With all that in place, we’re finally ready to boot our VM. If you want to debug the kernel at boot, you need to add “kgdbwait” to the bootloader option in the kickstart (and rebuild the iso ofcourse). I don’t need to, so I let the VM come all the way up. Then I build and insmod my kernel module from the commandline (or a unit test script.)

insmod mymodule.ko
cat /sys/module/mymodule/sections/.text
echo g > /proc/sysrq-trigger

With these three commands, I have everything I need to finally run gdb. I need the output of the .text file to tell gdb where to load my kernel module’s symbols, otherwise breakpoints will not have the correct address. gdb has an -x parameter that you can use to automatically run some gdb commands. For instance, my gdb commands file looks likes this:

file /usr/lib/debug/lib/modules/2.6.32-131.6.1.el6.x86_64.debug/vmlinux
dir .
add-symbol-file mymodule.ko 0xffffffffa0398000
target remote localhost:4555

The add-symbol-file line’s 3rd argument is the output from the .text file from inside the VM. My unittest will probably start outputting a gdb commands file eventually, so I can just run ‘./unit_test.sh’ from inside my vm, which writes out a gdb commands file to an NFS share on my host machine, and then from my host, I can run gdb -x commands_file. I haven’t reached that point yet, but I really wanted to get what I have done so far written down.
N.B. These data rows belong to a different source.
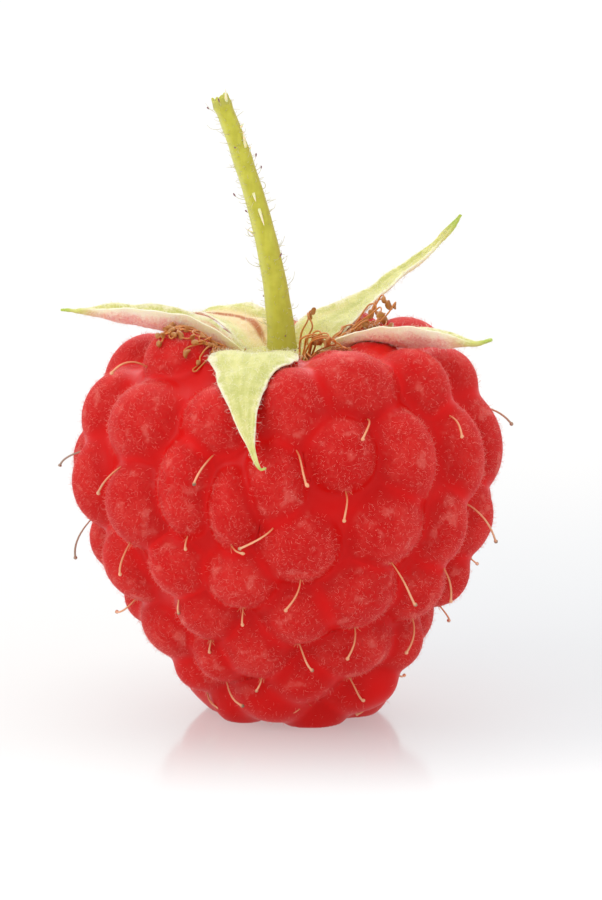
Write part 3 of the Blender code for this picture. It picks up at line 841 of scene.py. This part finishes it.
def sepal_outer(recipe, numbers, mottle, fine, streak):
    """Pale green felt with streaks; the half flushed one is tan with a brown crease."""
    across, blush = numbers["across"], numbers["blush"]
    margin = across.absolute()
    felt = recipe.mix((0.50, 0.51, 0.15), (0.68, 0.66, 0.27),
                      recipe.ramp(mottle * 0.5 + streak * 0.5, 0.36, 0.62))
    # Painted highlight: small pale flecks on the felt.
    felt = recipe.mix(felt, (0.80, 0.77, 0.46), recipe.ramp(fine, 0.50, 0.75) * 0.5)
    felt = recipe.mix(felt, (0.72, 0.34, 0.24), recipe.ramp(streak, 0.60, 0.68) * blush
                      * recipe.ramp(margin, 0.15, 0.5) * 0.7)
    half_flushed = recipe.ramp(blush, 0.3, 0.5) * recipe.fade(blush, 0.7, 0.9)
    crease = recipe.ramp(1.0 - (across + 0.12).absolute(), 0.84, 0.97)
    felt = recipe.mix(felt, (0.84, 0.56, 0.34),
                      half_flushed * recipe.ramp(1.0 - margin, 0.2, 0.8) * 0.7)
    return recipe.mix(felt, (0.44, 0.15, 0.05), half_flushed * crease)


def sepal_inner(recipe, numbers, mottle, fine, place):
    """Flushed and freckled, cream at its margin and green towards its tip."""
    along, blush = numbers["along"], numbers["blush"]
    felt = recipe.mix((0.80, 0.36, 0.32), (0.90, 0.66, 0.58),
                      recipe.ramp(mottle * 0.4 + fine * 0.6, 0.38, 0.62))
    felt = recipe.mix(felt, (0.42, 0.05, 0.05),
                      recipe.ramp(recipe.noise(place, 0.16 * MM, 2.0), 0.66, 0.74) * 0.8)
    cream = recipe.ramp(numbers["across"].absolute() + (mottle - 0.5) * 0.6, 0.62, 0.95)
    felt = recipe.mix(felt, (0.90, 0.82, 0.72), cream * 0.8 * recipe.fade(along, 0.60, 0.78))
    felt = recipe.mix((0.80, 0.74, 0.42), felt, (blush * 1.4).clamped())
    return recipe.mix(felt, (0.60, 0.64, 0.20), recipe.ramp(along, 0.60, 0.80))


def sepal_felt(recipe, place):
    """Both faces, with a whitish woolly edge, a green tip and an olive foot."""
    numbers = {name: recipe.attribute(name) for name in ("along", "across", "under", "blush")}
    along, margin = numbers["along"], numbers["across"].absolute()
    mottle = recipe.noise(place, 0.55 * MM, 4.0, 0.65)
    fine = recipe.noise(place, 0.10 * MM, 3.0, 0.7)
    lengthwise = recipe.node("ShaderNodeCombineXYZ", None, {
        "X": numbers["across"] * 3.2, "Y": along * 2.6, "Z": numbers["blush"] * 9.0})
    streak = recipe.noise(lengthwise, 1.0, 3.0, 0.6)
    felt = recipe.mix(sepal_outer(recipe, numbers, mottle, fine, streak),
                      sepal_inner(recipe, numbers, mottle, fine, place), numbers["under"])
    edge = recipe.ramp(margin + (mottle - 0.5) * 0.5 + (fine - 0.5) * 0.3, 0.80, 1.04)
    felt = recipe.mix(felt, (0.86, 0.82, 0.62), edge * 0.85 * recipe.fade(along, 0.64, 0.84))
    felt = recipe.mix(felt, (0.40, 0.52, 0.10),
                      recipe.ramp(along + (mottle - 0.5) * 0.10, 0.84, 0.96))
    felt = recipe.mix(felt, (0.52, 0.44, 0.09), recipe.fade(along, 0.02, 0.20) * 0.55)
    return {"Base Color": felt, "Normal": recipe.bump(fine + streak * 0.6, 0.5, 0.05 * MM)}


SEPAL_FELT = finish("sepal_felt", {
    "Roughness": 0.75, "Specular IOR Level": 0.25, "Subsurface Weight": 0.35,
    "Subsurface Scale": 0.5 * MM, "Subsurface Radius": (1.0, 0.9, 0.35),
    "Sheen Weight": 0.25, "Sheen Roughness": 0.5, "Sheen Tint": (1.0, 1.0, 0.9, 1.0)}, sepal_felt)
calyx_disc.data.materials.append(SEPAL_FELT)
settle(calyx_disc, "sepal_felt", "calyx_disc")

# ---------------------------------------------------------------- sepals
# Five pointed sepals leave the disc and lie over the crown. Each is a thin folded leaf of felt,
# green outside, flushed pink inside, with a woolly white margin and a green tip.
SEPAL_WALL = 0.22 * MM
SEPAL_ROWS = 90
SEPAL_COLUMNS = 26
SEPAL_CLEAR = 0.14 * MM           # how far a sepal's middle surface stays off the drupelets
SEPAL_WAVE = 0.09 * MM            # how far a sepal undulates
SEPAL_RAGGED = 0.07               # how uneven its margin is, as a share of its half width
UP = np.array([0.0, 0.0, 1.0])
# Every sepal's points: from the disc to the tip, and from one margin (-1) to the other (1).
sepal_across, sepal_along = np.meshgrid(
    np.sin(np.linspace(-1, 1, SEPAL_COLUMNS + 1) * math.pi / 2), np.linspace(0, 1, SEPAL_ROWS))
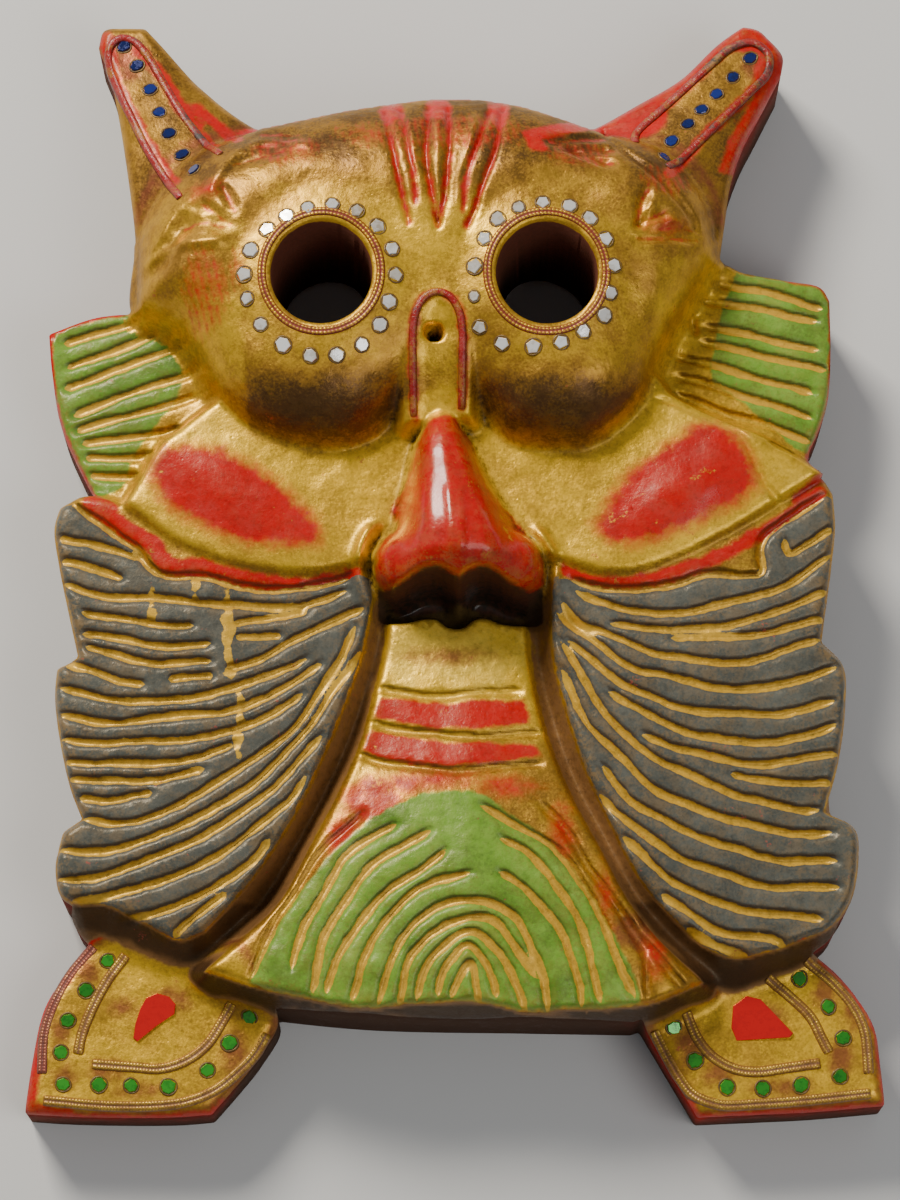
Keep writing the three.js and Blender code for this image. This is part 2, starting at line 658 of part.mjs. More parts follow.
function carve() {
  const forms = [
    backing(), tufts(), leftWing(), rightWing(), cheeks(), beard(), feet(),
    leftEar(), rightEar(), head(), nose(), beakTab(),
  ];
  const block = forms.reduce((whole, form) => whole.add(form));
  const uncut = frontOf(block);
  const long = [...leftWingCuts(), ...rightWingCuts(), ...mouthCuts(), ...tuftCuts()];
  const bent = [...beardCuts(), ...leafCuts(), ...earCuts()];
  const gouges = [
    ...long.map((path) => gouge(uncut, path, LONG_STEP)),
    ...bent.map((path) => gouge(uncut, path, SHORT_STEP)),
  ].filter((cut) => cut !== null);
  const holes = [eyeHole(-1), eyeHole(1), backHollow(), nailHole(), nostril(-1), nostril(1)];
  const tiles = [...eyeTiles(uncut, -1, ...LEFT_TILES), ...eyeTiles(uncut, 1, ...RIGHT_TILES)];
  const cut = [...gouges, ...holes].reduce((whole, cutter) => whole.subtract(cutter), block);
  return tiles.reduce((whole, tile) => whole.add(tile), cut);
}

const body = toGeometry(carve());
addPiece('mask_body', body, WOOD);
addTrim(frontOf(toSolid(body)));

export default mask;
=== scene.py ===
import math

import bpy
import numpy as np
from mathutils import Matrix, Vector


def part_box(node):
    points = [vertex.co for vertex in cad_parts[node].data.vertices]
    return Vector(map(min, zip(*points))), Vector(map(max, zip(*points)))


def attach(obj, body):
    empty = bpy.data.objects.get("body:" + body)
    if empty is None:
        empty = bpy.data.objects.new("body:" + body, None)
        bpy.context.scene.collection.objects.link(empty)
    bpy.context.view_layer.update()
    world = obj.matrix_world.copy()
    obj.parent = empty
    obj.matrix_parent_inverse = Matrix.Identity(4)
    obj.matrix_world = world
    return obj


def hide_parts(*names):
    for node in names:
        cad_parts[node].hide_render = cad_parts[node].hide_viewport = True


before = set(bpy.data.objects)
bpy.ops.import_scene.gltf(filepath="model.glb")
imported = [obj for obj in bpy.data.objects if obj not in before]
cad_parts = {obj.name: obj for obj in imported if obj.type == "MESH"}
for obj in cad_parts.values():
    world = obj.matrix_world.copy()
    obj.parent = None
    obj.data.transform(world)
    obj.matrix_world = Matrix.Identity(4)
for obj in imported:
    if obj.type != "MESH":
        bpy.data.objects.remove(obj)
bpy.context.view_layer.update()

# An owl mask carved from one block of light wood, gilded and painted, set with moulded strips
# and small mirrors. It lies on its back. Sizes here are millimetres in the frame of the part,
# and MM turns them into Blender's metres.

MM = 0.001
BODY_LOW, BODY_HIGH = [[c / MM for c in corner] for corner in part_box("mask_body")]
TOP_LIMIT = BODY_HIGH[2] - 0.05    # nothing carved stands higher than the block
SEED = 7

# Heights of the carved front above the back
BROW = 60.5
LOBE_EDGE = 34.0
CHEEK = 39.5
WING = 36.0
TUFT = 28.0
EAR_ROOT = 46.0
EAR_TIP = 31.0
NOSE_TIP = TOP_LIMIT - 0.3
BEARD_TOP = 31.5
BEARD_FRONT = 43.0
FOOT = 23.0
CHANNEL_FALL = 5
CHANNEL = 26.0
HOLLOW_DEPTH = 13.0

# Eyes
EYES = [(-38.0, 75.5), (26.0, 75.5)]
EYE_HOLE = (14.6, 15.4)
EYE_TAPER = 0.86

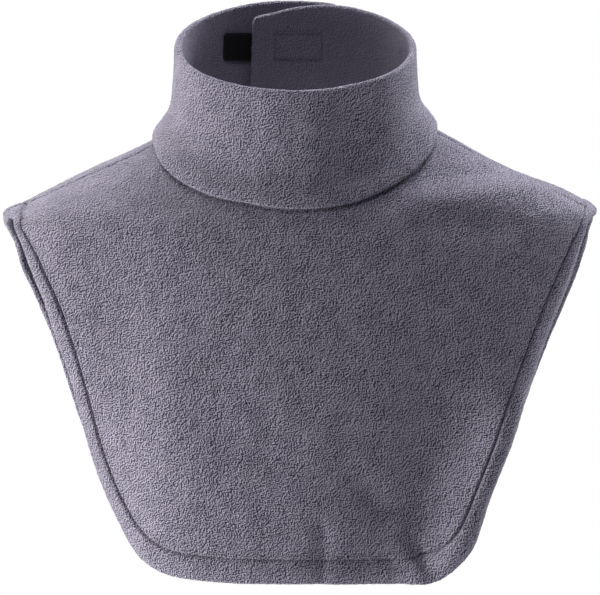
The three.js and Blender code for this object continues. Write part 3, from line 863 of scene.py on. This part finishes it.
def fuzz(name, piece, settings, seed):
    # single fibres that stand out of the pile, each a bent sliver
    random = np.random.default_rng(seed)
    mesh = piece.data
    places = np.empty(len(mesh.vertices) * 3)
    mesh.vertices.foreach_get("co", places)
    places = places.reshape(-1, 3) * 1000
    mesh.calc_loop_triangles()
    corners = np.empty(len(mesh.loop_triangles) * 3, dtype=np.int32)
    mesh.loop_triangles.foreach_get("vertices", corners)
    a, b, c = (places[corners.reshape(-1, 3)[:, k]] for k in range(3))
    cross = np.cross(b - a, c - a)
    size = np.linalg.norm(cross, axis=1) / 2
    count = int(size.sum() * settings["perSquare"])
    chosen = random.choice(len(size), count, p=size / size.sum())
    s, t = random.random((2, count, 1))
    s, t = np.where(s + t > 1, 1 - s, s), np.where(s + t > 1, 1 - t, t)
    root = a[chosen] + (b - a)[chosen] * s + (c - a)[chosen] * t
    normal = unit(cross[chosen])
    lean = unit(np.cross(normal, random.normal(size=(count, 3))))
    beside = np.cross(normal, lean) * settings["wide"] / 2
    rise = settings["long"] * (0.5 + random.random((count, 1)))
    tip = root + normal * rise * settings["up"] + lean * rise * settings["aside"]
    root = root - normal * settings["rooted"]
    points = np.stack([root - beside, root + beside, tip], axis=1).reshape(-1, 3)
    faces = np.arange(count * 3).reshape(-1, 3).tolist()
    return newPiece(name, points, faces, fibreFinish)


frontCut = {
    "edge": [  # psi and height of the free edge, from the left shoulder tip to the right one
        (-83, -48.5), (-71, -51), (-65.3, -62), (-62.3, -92), (-63.6, -123), (-63, -153),
        (-64, -183), (-63.2, -214), (-57.6, -242), (-50, -258), (-39, -266.5), (-21, -269),
        (4, -269), (30, -270), (43.5, -268.8), (50.9, -260.2), (57.2, -244), (58.5, -214),
        (61.3, -183), (62.6, -153), (63.7, -123), (64.8, -92), (68, -62), (75, -50), (98, -48),
    ],
    "neckFrom": -78.5,
    "neckTo": 82,
    "bowFrom": 3,
    "bowTo": 0,
    "fan": 0.85,
    "tracedColumns": 54,
    "columns": 380,
    "outerRows": 116,
    "groove": [  # share of the free edge, how deep the stitches draw the hem in
        (0, 0.4), (0.02, 0.7), (0.06, 2.2), (0.3, 2.4), (0.36, 1.8), (0.42, 0.6),
        (0.58, 0.5), (0.64, 1.5), (0.7, 2.8), (0.93, 2.8), (0.98, 1.4), (1, 0.6),
    ],
    "flat": (0.47, 0.31),
    "flatArea": 0.105,
}
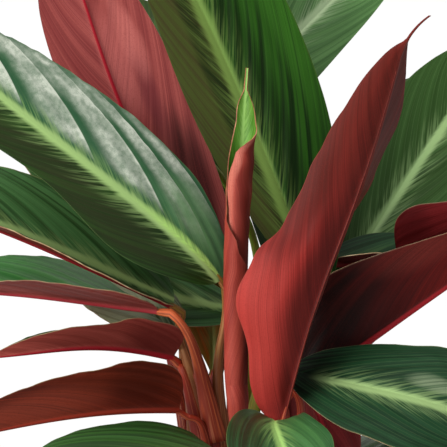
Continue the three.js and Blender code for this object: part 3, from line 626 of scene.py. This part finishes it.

One last note about break points. You can use gdb to set breakpoints right after running the ‘target remote’ command before running the ‘continue’ command. Alternatively, you can execute the function kgdb_breakpoint() from inside your code to trigger the break point. This is useful for when you want to break into your code when there is an exceptional case, instead of using BUG() to crash your kernel, and dump a call trace (which I have done A LOT).